One of the starkest realities of retail theft is the number of missed sales that come about as the result of customers not being able to find the products they want on store shelves. But as anti-theft tagging technology has evolved, retailers have been able to reduce shrink rates by more than 20 percent — in some product categories, by as much as 50 percent — and that’s translated into increased sales.
Those are the results from a new form of radio frequency electronic article surveillance label from Checkpoint Systems. Enhanced performance (EP) specialty labels are smaller than standard EAS labels, in some cases by as much as half; they’re thinner as well, able to fit on smaller-size high-shrink products like cosmetics, baby products and apparel.
Positive brand image
EP tags are sturdier than standard labels and able to withstand integration into products at processing temperatures as high as 350 degrees. The transparency of the tags allows for maintained legibility of package directions and enables visible tagging; that generates a positive brand image for stores, says Checkpoint president and COO Farrokh Abadi, because consumer studies done by independent market researchers “discovered that customers feel safer when they’re in a retail environment that they see is taking steps to prevent theft and protect shoppers.”

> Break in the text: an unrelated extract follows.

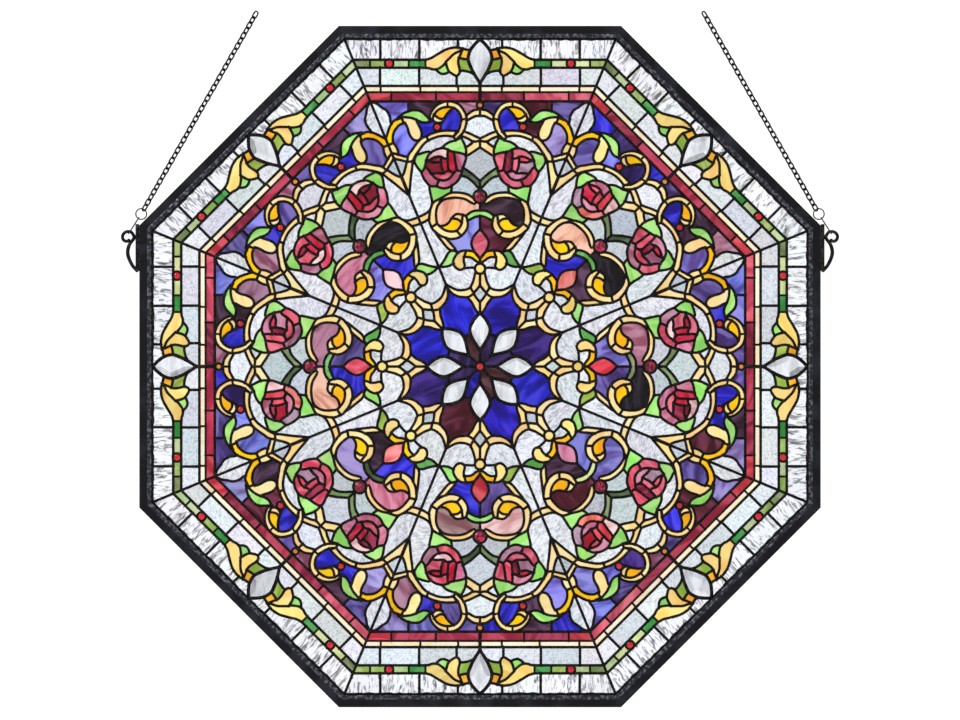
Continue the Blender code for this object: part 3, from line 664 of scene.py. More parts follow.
def startGroup(name, inputs, outputs):
    group = bpy.data.node_groups.new(name, "ShaderNodeTree")
    for socket, (kind, value) in inputs.items():
        newSocket(group, socket, "INPUT", kind, value)
    for socket, kind in outputs.items():
        newSocket(group, socket, "OUTPUT", kind)
    return (group, group.nodes, group.links, group.nodes.new("NodeGroupInput").outputs,
            group.nodes.new("NodeGroupOutput").inputs)


sheetLength = 9.0  # in metres: how far apart two panes' places on it can be


def cutFromSheet(nodes, links, place, cut):
    # each pane was cut from another part of the sheet, and turned its own way
    turned = linkedNode(nodes, links, "VectorRotate", {
        "Vector": place, "Axis": (0, 1, 0), "Angle": product(nodes, links, cut, 2 * math.pi)})
    shift = product(nodes, links, cut, sheetLength)
    return linkedNode(nodes, links, "VectorMath", {0: turned.outputs[0], 1: shift},
                      operation="ADD").outputs[0]


def makeOpalGroup():
    # streaks of milk in a sheet of coloured glass, with the rolled sheet's ripple as a height
    group, nodes, links, inlet, outlet = startGroup(
        "opalStreaks",
        {"Place": ("Vector", None), "Cut": ("Float", 0.0), "Tint": ("Color", (0.8, 0.8, 0.8, 1)),
         "Milk": ("Color", (1, 1, 1, 1)), "Deep": ("Color", (0.1, 0.1, 0.1, 1)),
         "Streaks": ("Float", 0.3), "Depth": ("Float", 0.3), "Scale": ("Float", 25.0)},
        {"Color": "Color", "Height": "Float"})
    sheet = cutFromSheet(nodes, links, inlet["Place"], inlet["Cut"])
    stretched = linkedNode(nodes, links, "Mapping", {"Vector": sheet, "Scale": (1, 1, 0.3)})
    streak = linkedNode(nodes, links, "TexNoise", {
        "Vector": stretched.outputs[0], "Scale": inlet["Scale"], "Detail": 4, "Distortion": 0.8})
    milkBand = linkedNode(nodes, links, "MapRange", {
        "Value": streak.outputs["Fac"], "From Min": 0.48, "From Max": 0.60})
    deepBand = linkedNode(nodes, links, "MapRange", {
        "Value": streak.outputs["Fac"], "From Min": 0.52, "From Max": 0.39})
    milkShare = product(nodes, links, milkBand.outputs[0], inlet["Streaks"])
    deepShare = product(nodes, links, deepBand.outputs[0], inlet["Depth"])
    lifted = linkedNode(nodes, links, "Gamma", {"Color": inlet["Tint"], "Gamma": 0.6})
    milkTint = mixed(nodes, links, 1, lifted.outputs[0], inlet["Milk"], "MULTIPLY")
    milky = mixed(nodes, links, milkShare, inlet["Tint"], milkTint)
    deep = mixed(nodes, links, deepShare, milky, inlet["Deep"], "MULTIPLY")
    links.new(deep, outlet["Color"])
    ripple = linkedNode(nodes, links, "TexNoise", {"Vector": sheet, "Scale": 130, "Detail": 2})
    links.new(ripple.outputs["Fac"], outlet["Height"])
    return group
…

Feedback from store managers involved in the initial rollout confirmed what the studies discovered, he says. Today, Checkpoint’s EP specialty tags are being used in several product categories in more than 30,000 stores globally. Checkpoint makes the tags using a new material – biaxially oriented polypropylene – in designs tailored to each product category. Innovations exclusive to Checkpoint, Abadi says, allow retailers “to tag more products and to tag them at a read/detectability rate 40 percent higher than standard tags.”

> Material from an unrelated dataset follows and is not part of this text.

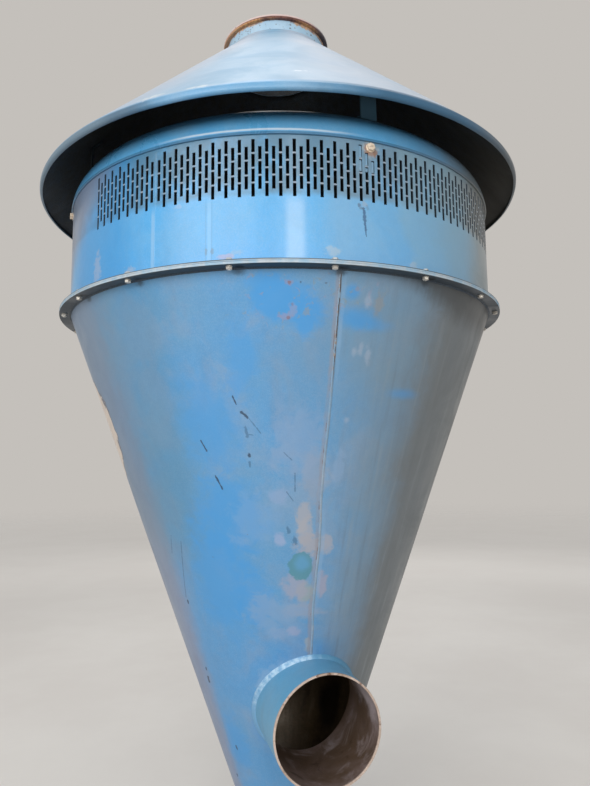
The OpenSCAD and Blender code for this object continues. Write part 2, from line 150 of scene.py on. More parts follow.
DRUM_FLECKS = (
    (16.25, 1.36, 0.003, 0.004, 0.7, 84, 104, 130), (17.5, 1.362, 0.005, 0.005, 0.6, 150, 168, 186),
    (16.9, 1.354, 0.005, 0.0025, 0.6, 92, 112, 132), (18.1, 1.356, 0.003, 0.004, 0.4, 96, 120, 144),
    (-15.1, 1.272, 0.0022, 0.006, 0.6, 96, 128, 150), (-13.8, 1.272, 0.0026, 0.007, 0.6, 92, 124, 148),
    (-11, 1.262, 0.014, 0.004, 0.5, 180, 156, 176), (-8.6, 1.268, 0.01, 0.004, 0.3, 150, 170, 180),
    (10.6, 1.27, 0.012, 0.008, 0.5, 176, 192, 200), (-34, 1.262, 0.012, 0.008, 0.4, 190, 186, 180),
    (-46, 1.285, 0.012, 0.03, 0.4, 176, 178, 190), (29, 1.262, 0.01, 0.006, 0.4, 190, 196, 196),
    (-21.5, 1.362, 0.008, 0.004, 0.4, 150, 176, 206),
)

BOLT_RUST = (
    (18.2, 1.468, 0.006, 0.008, 0.75, 146, 108, 82), (18.9, 1.459, 0.008, 0.005, 0.75, 146, 108, 82),
    (20.2, 1.463, 0.004, 0.005, 0.75, 146, 108, 82),
)

HOOD_KNOCKS = (
    (14.3, 1.551, 0.007, 0.006, 0.8, 128, 80, 84), (16.2, 1.55, 0.006, 0.004, 0.7, 160, 110, 108),
    (-24, 1.545, 0.024, 0.01, 0.6, 206, 212, 214), (-14, 1.541, 0.02, 0.006, 0.6, 196, 204, 206),
    (4, 1.6, 0.02, 0.004, 0.5, 222, 228, 232),
)


# Materials

def rgb(r, g, b):
    return tuple((c / 255 / 12.92 if c <= 10.3 else ((c / 255 + 0.055) / 1.055) ** 2.4)
                 for c in (r, g, b)) + (1,)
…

The tags are typically integrated into products at the manufacturer, which saves labor time costs for retailers. The cost, he says, is equal to or slightly more than the cost of standard tags.
Checkpoint can provide “on-demand printing” within its EP labels, so retailers can have a store name and address printed on the label. If the product is ever stolen and then recovered, law enforcement agents can easily identify the product’s originating store.
Helps increase sales
Abadi says Checkpoint has sold “billions” of EP tags in the two years they have been available.
He adds that, depending on product category, the savings have been significant — not just from reduced shrink but also from increased sales, which have averaged around 20 percent; in some cases, retailers saw sales gains of 50 to 60 percent because of increased shelf availability.
One retailer that initially displayed an expensive skin cream under glass saw sales of the product increase 90 percent after EP labels were applied and the skin cream was re-merchandised on an open shelf.
Although footwear does not typically experience shrink rates as high as those for products like cosmetics, baby formula and razor blades, Abadi notes that fashion shoes are “the fastest-growing retail product category in terms of shrink,” which is why Checkpoint debuted an EP specialty label for shoes in November.
Last month, Checkpoint introduced EP specialty tags for fresh foods, including what Abadi describes as “super improved meat, seafood, deli and cheese labels” as well as EP tags for metallic or foil-packaged products like canned baby formula.